* **SOURCE MATERIAL**:
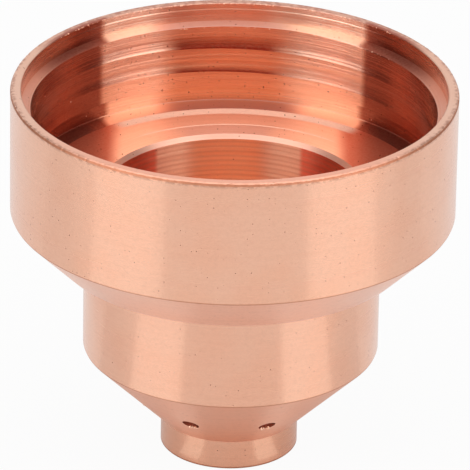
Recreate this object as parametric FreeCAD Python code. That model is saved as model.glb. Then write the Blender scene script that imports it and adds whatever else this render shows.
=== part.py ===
import FreeCAD, Part
import math
import os

# Plasma shield cap: one piece of turned copper, standing on its nose with its mouth up.
# The origin is the centre of the nose's end face, +Z runs up the axis, and sizes are in mm.

# Outside, from the nose up
nose_radius = 5.9
nose_height = 2.6
nose_cone_angle = 45.0
barrel_radius = 12.7
barrel_height = 8.95
shoulder_undercut = 2.5
shoulder_cone_angle = 45.0
rim_radius = 19.0
rim_height = 11.05

# Inside, from the mouth down
mouth_wall = 0.9
mouth_depth = 1.65
ledge_width = 0.95
ledge_slope = 15.0
thread_length = 5.55
relief_depth = 0.85
relief_length = 1.95
barrel_wall = 1.7
bore_chamfer = 0.35
nose_cone_wall = 1.6
nose_wall = 1.9
nose_end_wall = 1.8
orifice_radius = 1.8
orifice_chamfer = 0.3

# Small chamfers, along each side of the corner that they break
rim_edge_break = 0.2
outer_edge_break = 0.1
relief_foot_break = 0.3
nose_floor_break = 0.4

# Vent holes, drilled square to the nose cone
vent_count = 8
vent_radius = 0.74
vent_ring_offset = 2.63

# How far a cutter runs past the surface that it opens
overrun = 1.0

axis_origin = FreeCAD.Vector(0, 0, 0)
axis_up = FreeCAD.Vector(0, 0, 1)


def cone_rise(radius_change, half_angle):
    """Height over which a cone of this half angle changes its radius by this much."""
    return radius_change / math.tan(math.radians(half_angle))


# Radii that follow from a wall, a ledge or an undercut
shoulder_radius = barrel_radius + shoulder_undercut
mouth_radius = rim_radius - mouth_wall
thread_radius = mouth_radius - ledge_width
relief_radius = thread_radius + relief_depth
bore_radius = barrel_radius - barrel_wall
nose_bore_radius = nose_radius - nose_wall
vent_ring_radius = nose_radius + vent_ring_offset

# Heights above the nose's end face
barrel_bottom = nose_height + cone_rise(barrel_radius - nose_radius, nose_cone_angle)
shoulder_level = barrel_bottom + barrel_height
rim_bottom = shoulder_level + cone_rise(rim_radius - shoulder_radius, shoulder_cone_angle)
mouth_level = rim_bottom + rim_height
ledge_level = mouth_level - mouth_depth
lip_level = ledge_level - ledge_width * math.tan(math.radians(ledge_slope))
relief_top = lip_level - thread_length
floor_level = relief_top - relief_length


def inner_cone_level(radius):
    """Height of the inner cone at a radius: it runs parallel to the nose cone, one wall inside it."""
    outer_level = nose_height + cone_rise(radius - nose_radius, nose_cone_angle)
    return outer_level + nose_cone_wall / math.sin(math.radians(nose_cone_angle))


def turned(corners):
    """Solid of revolution about the axis through (radius, height, break) corners.

    The break is how far the corner's small chamfer runs along each of its two sides.
    """
    points = [FreeCAD.Vector(radius, 0, height) for radius, height, edge_break in corners]
    outline = []
    for index, point in enumerate(points):
        edge_break = corners[index][2]
        to_last = (points[index - 1] - point).normalize()
        to_next = (points[(index + 1) % len(points)] - point).normalize()
        outline.append(point + to_last * edge_break)
        if edge_break > 0:
            outline.append(point + to_next * edge_break)
    section = Part.Face(Part.makePolygon(outline + outline[:1]))
    return section.revolve(axis_origin, axis_up, 360)


def outside():
    """The cap with no hollow: nose, cone, barrel, undercut shoulder and rim band."""
    return turned([
        (0, 0, 0),
        (nose_radius, 0, outer_edge_break),
        (nose_radius, nose_height, 0),
        (barrel_radius, barrel_bottom, outer_edge_break),
        (barrel_radius, shoulder_level, 0),
        (shoulder_radius, shoulder_level, outer_edge_break),
        (rim_radius, rim_bottom, outer_edge_break),
        (rim_radius, mouth_level, rim_edge_break),
        (0, mouth_level, 0),
    ])


def cup():
    """The hollow of the mouth: counterbore, sloping ledge, thread wall and relief groove."""
    return turned([
        (0, floor_level, 0),
        (relief_radius, floor_level, relief_foot_break),
        (relief_radius, relief_top, 0),
        (thread_radius, relief_top, 0),
        (thread_radius, lip_level, 0),
        (mouth_radius, ledge_level, 0),
        (mouth_radius, mouth_level + overrun, 0),
        (0, mouth_level + overrun, 0),
    ])


def gas_chamber():
    """The hollow below the cup's floor: chamfered bore, cone, nose bore."""
    chamfer_mouth = bore_radius + bore_chamfer
    return turned([
        (0, nose_end_wall, 0),
        (nose_bore_radius, nose_end_wall, nose_floor_break),
        (nose_bore_radius, inner_cone_level(nose_bore_radius), 0),
        (bore_radius, inner_cone_level(bore_radius), 0),
        (bore_radius, floor_level - bore_chamfer, 0),
        (chamfer_mouth, floor_level, 0),
        (chamfer_mouth, floor_level + overrun, 0),
        (0, floor_level + overrun, 0),
    ])


def orifice():
    """The hole in the nose's end, with a chamfer at its lower edge."""
    chamfer_mouth = orifice_radius + orifice_chamfer
    return turned([
        (0, -overrun, 0),
        (chamfer_mouth, -overrun, 0),
        (chamfer_mouth, 0, 0),
        (orifice_radius, orifice_chamfer, 0),
        (orifice_radius, nose_end_wall + overrun, 0),
        (0, nose_end_wall + overrun, 0),
    ])


def vent(turn):
    """One drilled vent at this angle round the axis, from outside the nose cone to the hollow."""
    slope = math.radians(nose_cone_angle)
    radius_out = math.cos(slope)
    drill_line = FreeCAD.Vector(-radius_out * math.cos(turn), -radius_out * math.sin(turn), math.sin(slope))
    cone_level = nose_height + cone_rise(vent_ring_radius - nose_radius, nose_cone_angle)
    cone_point = FreeCAD.Vector(vent_ring_radius * math.cos(turn), vent_ring_radius * math.sin(turn), cone_level)
    start = cone_point - drill_line * overrun
    return Part.makeCylinder(vent_radius, nose_cone_wall + 2 * overrun, start, drill_line)


def vents():
    """The ring of vents, evenly spaced, with the front between two of them."""
    spacing = 2 * math.pi / vent_count
    return [vent((index + 0.5) * spacing) for index in range(vent_count)]


def shield_cap():
    """The finished cap."""
    return outside().cut([cup(), gas_chamber(), orifice()] + vents())


os.makedirs("parts", exist_ok=True)
shield_cap().exportStep("parts/shield_cap.step")
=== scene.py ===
import math
import random
from typing import NamedTuple

import bmesh
import bpy
from bpy.props import FloatProperty, FloatVectorProperty, IntProperty, PointerProperty
from mathutils import Matrix, Vector


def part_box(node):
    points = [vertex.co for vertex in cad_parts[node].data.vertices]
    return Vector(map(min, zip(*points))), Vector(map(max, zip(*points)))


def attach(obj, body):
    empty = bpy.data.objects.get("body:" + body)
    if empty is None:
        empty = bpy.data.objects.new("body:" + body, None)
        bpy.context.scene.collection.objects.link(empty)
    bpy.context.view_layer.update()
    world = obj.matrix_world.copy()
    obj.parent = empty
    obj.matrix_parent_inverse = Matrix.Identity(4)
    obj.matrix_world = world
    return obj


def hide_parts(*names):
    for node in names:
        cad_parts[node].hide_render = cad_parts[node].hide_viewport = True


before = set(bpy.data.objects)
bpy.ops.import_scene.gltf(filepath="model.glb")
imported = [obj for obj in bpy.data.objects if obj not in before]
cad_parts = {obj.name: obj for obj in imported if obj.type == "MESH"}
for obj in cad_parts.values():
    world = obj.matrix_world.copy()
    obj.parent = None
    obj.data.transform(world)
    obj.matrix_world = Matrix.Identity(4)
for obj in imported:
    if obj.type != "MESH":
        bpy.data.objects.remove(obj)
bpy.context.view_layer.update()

bl_info = {
    "name": "Shield Cap",
    "version": (1, 0, 0),
    "blender": (4, 5, 0),
    "location": "3D View > Sidebar > Shield Cap",
    "description": "Builds a turned copper shield cap with its thread and vents, and a small studio for it",
    "category": "Add Mesh",
}

MM = 0.001
DEGREES_PER_RADIAN = 180.0 / math.pi
RIM_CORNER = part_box("shield_cap")[1]
RIM_RADIUS = RIM_CORNER.x
MOUTH_LEVEL = RIM_CORNER.z

# Zones of the cap's surface, in the order of its material slots
ZONES = (
    "band", "barrel", "nose", "cone", "taper", "rim", "edge", "corner", "counterbore", "ledge",
    "thread", "groove", "relief", "foot", "floor", "chamfer", "bore", "hidden", "vent",
)

# Details of the section that are too small to be sizes of their own
BURR_REACH = 0.15 * MM
RIM_WEAR_LOW = 1.25  # in shares of the rim's chamfer
RIM_WEAR = 0.35
EDGE_STRIP = 0.10 * MM
RING_HEIGHT = 0.02 * MM
RING_ABOVE = 0.08 * MM
RING_BELOW = 0.03 * MM
FOOT_LIP_WIDTH = 0.08 * MM
FOOT_LIP_HEIGHT = 0.06 * MM
NOSE_FLOOR_BREAK = 0.4 * MM

# How the thread's rows of points are laid out
THREAD_TURNS = 5
TURNS_ABOVE = 2.0
CURVE_STEPS = 9
CURVE_POWER = 1.8
MERGE_MARGIN = 0.01 * MM
TINY = 1e-12

# Edges that turn by more than this are shaded crisp
SHARP_ANGLE = math.radians(9.0)

# The drills that open the vents
DRILL_SIDES = 40
DRILL_OUT = 1.0 * MM
DRILL_IN = 2.6 * MM

# Single crumbs on the inner wall: degrees from the back, and millimetres below the mouth
WALL_CHIPS = (
    (-63.0, 5.6), (-48.0, 8.1), (-70.0, 3.7), (-55.0, 6.0),
    (43.5, 8.4), (44.0, 2.0), (50.0, 2.0), (53.0, 2.1),
)
WALL_CHIP_SIZE = 0.05 * MM
RIM_CHIP_DROP = 0.06 * MM
LIP_CHIP_OUT = 0.02 * MM

# Crumbs on the lower lip of each vent: degrees beside the vent's middle, then sizes in millimetres
VENT_CHIP_SWINGS = (-2.6, -1.2, 0.5, 1.9)
VENT_CHIP_RISE = 0.06 * MM
VENT_CHIP_SMALLEST = 0.08
VENT_CHIP_SPREAD = 0.09

# How uneven a crumb is, in shares of its size, and how far it stays below the mouth
CHIP_LEAST = 0.6
CHIP_MORE = 0.7
CHIP_TOP_GAP = 0.005 * MM
BURR_SEED = 7
CHIP_SEED = 11


class Scatter(NamedTuple):
    """Where crumbs lie along an edge, in degrees from the back, and their sizes in millimetres."""

    first: float
    last: float
    smallest: float
    spread: float


RIM_SCATTER = Scatter(-56.0, 48.0, 0.03, 0.07)
LIP_SCATTER = Scatter(-44.0, 52.0, 0.02, 0.04)


def length(name, millimetres, description):
    """A length property whose default is given in millimetres."""
    return FloatProperty(
        name=name, description=description, default=millimetres * MM, min=0.0, precision=5, unit="LENGTH"
    )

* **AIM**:
Look for lines containing the string "body" and copy them all.

* **SOLUTION**:
def attach(obj, body):
    empty = bpy.data.objects.get("body:" + body)
        empty = bpy.data.objects.new("body:" + body, None)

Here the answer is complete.